I thought a lot about why I would get appendicitis the first day of the race and what I was supposed to learn from it. There were times that I wanted to go home, because I thought if this type of thing could happen on day 1, what was in store for me? Is it worth it? I kept thinking maybe I am not cut out for the race. I thought about how bad stuff always happens to me and how I can’t expect good things from the Lord. I knew good things had happened throughout the whole ordeal but I couldn’t give God the credit because I kept thinking that the situation was just so bad that the good was not even a drop in the bucket. My squad leaders kept saying how God kept providing throughout the week and I kept getting annoyed by them. Honestly, it was only the Lord that changed my attitude around and allowed me to see His hand.

One of my squad leaders who was with me told me “all good things come from the Lord.” And I said back to her “really?! Is that in scripture?” She told me it was, but she wasn’t sure where. So I searched for it.
James 1:17 says “Every good and perfect gift is from above, coming down from the Father of the heavenly lights, who does not change like shifting shadows.”
I clung to this verse and began to truly see God’s hand throughout the week. I had not been willing to give Him credit partly because I didn’t want to be wrong and just assume something was Him that wasn’t Him. But after studying this verse I let myself give God the credit that was due to Him.

God provided me with a bed on the flight to china and with 4 people who took shifts caring for me and an entire squad of people praying for me.

The Lord provided me with stewardesses who brought me hot water bottles to help with the pain on the flight.

He provided an intake doctor who spoke English (his name is Tatsing), and he ended up taking very good care of us.
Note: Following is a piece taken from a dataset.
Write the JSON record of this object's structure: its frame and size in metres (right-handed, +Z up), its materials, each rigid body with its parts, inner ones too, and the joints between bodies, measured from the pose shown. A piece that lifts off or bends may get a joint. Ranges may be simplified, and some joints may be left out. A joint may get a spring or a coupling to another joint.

He brought the squad leaders winter coats when it was super cold on our first night. He brought me soup once I was finally able to eat. He helped my squad leaders find the US embassy to deal with visa stuff. He took us out for meals several times. He was able to check my incisions after I was discharged from the hospital and let us know that we could fly on Saturday. Tatsing was definitely God’s provision for us in a city where barely anyone spoke English and everything was written in Chinese characters.

God provided me with an English speaking surgeon and a couple of nurses that spoke some English.
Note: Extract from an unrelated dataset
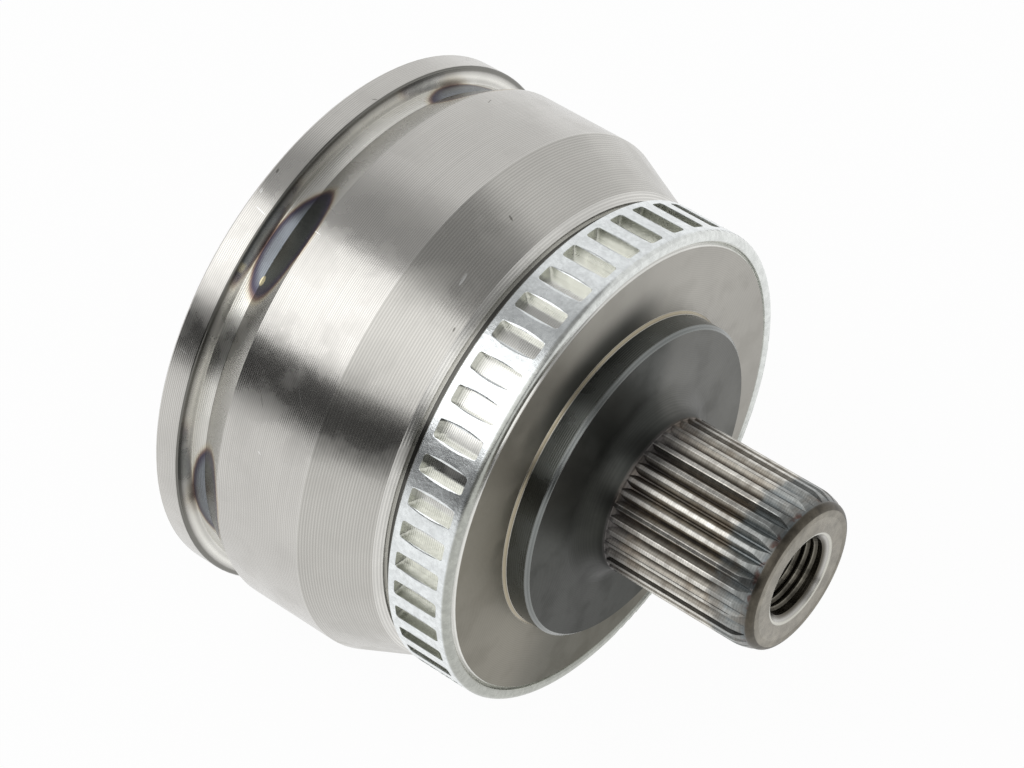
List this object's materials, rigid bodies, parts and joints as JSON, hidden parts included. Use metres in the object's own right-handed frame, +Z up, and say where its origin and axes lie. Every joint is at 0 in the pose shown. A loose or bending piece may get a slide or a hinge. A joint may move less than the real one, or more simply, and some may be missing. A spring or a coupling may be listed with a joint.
{
  "type": "cv joint",
  "caption": "Fixed ball-type constant-velocity joint: steel bell with a splined stub and a slotted tone ring, and a caged ball set and inner race inside.",
  "frame": {"origin": "centre of the joint, where the axes of the stub and the driveshaft cross, in the inner race's splined bore", "axes": "+X along the stub's axis, out of the splined end; the open mouth faces -X; +Y through the middle of ball_1; +Z up when the stub lies level"},
  "size_m": [0.0968, 0.0986, 0.0986],
  "materials": {
    "forged_steel": "turned steel, oiled, heat tint at the neck",
    "zinc_plate": "bright zinc plate",
    "cage_steel": "case-hardened, dark",
    "race_steel": "ground, lightly oiled",
    "spring_steel": "blackened spring steel",
    "ball_steel": "polished bearing steel"
  },
  "bodies": {
    "outer_race": {"outer_race": "forged_steel", "tone_ring": "zinc_plate"},
    "inner_race": {"inner_race": "race_steel", "shaft_circlip": "spring_steel"},
    "ball_cage": {"ball_cage": "cage_steel"},
    "ball_1": {"ball_1": "ball_steel"},
    "ball_2": {"ball_2": "ball_steel"},
    "ball_3": {"ball_3": "ball_steel"},
    "ball_4": {"ball_4": "ball_steel"},
    "ball_5": {"ball_5": "ball_steel"},
    "ball_6": {"ball_6": "ball_steel"}
  },
  "joints": [
    {"name": "inner_tilt", "type": "hinge", "parent": "outer_race", "child": "inner_race", "pos_m": [0, 0, 0], "axis": [0, 0.866, 0.5], "range_deg": [-45, 45]},
    {"name": "cage_tilt", "type": "hinge", "parent": "outer_race", "child": "ball_cage", "pos_m": [0, 0, 0], "axis": [0, 0.866, 0.5], "range_deg": [-23, 23]},
    {"name": "ball_1_travel", "type": "hinge", "parent": "outer_race", "child": "ball_1", "pos_m": [-0.0035, 0, 0], "axis": [0, 0, -1], "range_deg": [-12.2, 12.2]},
    {"name": "ball_2_travel", "type": "hinge", "parent": "outer_race", "child": "ball_2", "pos_m": [-0.0035, 0, 0], "axis": [0, 0.866, -0.5], "range_deg": [-12.2, 12.2]},
    {"name": "ball_3_travel", "type": "hinge", "parent": "outer_race", "child": "ball_3", "pos_m": [-0.0035, 0, 0], "axis": [0, 0.866, 0.5], "range_deg": [-23, 23]},
    {"name": "ball_4_travel", "type": "hinge", "parent": "outer_race", "child": "ball_4", "pos_m": [-0.0035, 0, 0], "axis": [0, 0, 1], "range_deg": [-12.2, 12.2]},
    {"name": "ball_5_travel", "type": "hinge", "parent": "outer_race", "child": "ball_5", "pos_m": [-0.0035, 0, 0], "axis": [0, -0.866, 0.5], "range_deg": [-12.2, 12.2]},
    {"name": "ball_6_travel", "type": "hinge", "parent": "outer_race", "child": "ball_6", "pos_m": [-0.0035, 0, 0], "axis": [0, -0.866, -0.5], "range_deg": [-23, 23]}
  ],
  "couplings": [
    {"joint": "cage_tilt", "follows": "inner_tilt", "ratio": 0.5},
    {"joint": "ball_1_travel", "follows": "inner_tilt", "ratio": -0.26002},
    {"joint": "ball_2_travel", "follows": "inner_tilt", "ratio": 0.26002},
    {"joint": "ball_3_travel", "follows": "inner_tilt", "ratio": 0.5},
    {"joint": "ball_4_travel", "follows": "inner_tilt", "ratio": 0.26002},
    {"joint": "ball_5_travel", "follows": "inner_tilt", "ratio": -0.26002},
    {"joint": "ball_6_travel", "follows": "inner_tilt", "ratio": -0.5}
  ]
}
He allowed me to be delirious enough to not be too traumatized by being intubated awake. (Seriously guys, this is a huge blessing.)

If I had chosen to fly to the Philippines, my appendix could have ruptured due to the air pressure. The Lord protected me from that.
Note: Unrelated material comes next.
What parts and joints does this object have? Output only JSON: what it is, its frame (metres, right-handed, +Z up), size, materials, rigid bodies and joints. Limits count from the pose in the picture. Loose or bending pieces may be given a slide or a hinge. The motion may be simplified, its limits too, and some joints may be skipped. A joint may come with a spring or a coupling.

Not only did he provide and protect me during the crazy, scary week, He also loved me enough to use the situation to teach me and bring me closer to Him.

One thing I learned was that if I don’t SEE God working then I don’t BELIEVE He is in it. He showed me this when I realized that I didn’t see my surgeon in the operating room before or after the surgery. The next day when the surgeon checked on me, I said to him “you weren’t in the surgery, why weren’t you there.” And he said “I was there. I left because I had to eat dinner.” (The surgery probably ended at 11pm, and he was just eating dinner.) I began to realize I view God the same way as the surgeon. “God I don’t see you in this, why aren’t you there?” And he has used the James 1:17 verse to transform my heart in this area!!

There were so many more ways that the Lord provided for and protected me during that week, but this blog is already super long!! You get the gist, right?!

He is a good, good Father and He gives good things to His children!!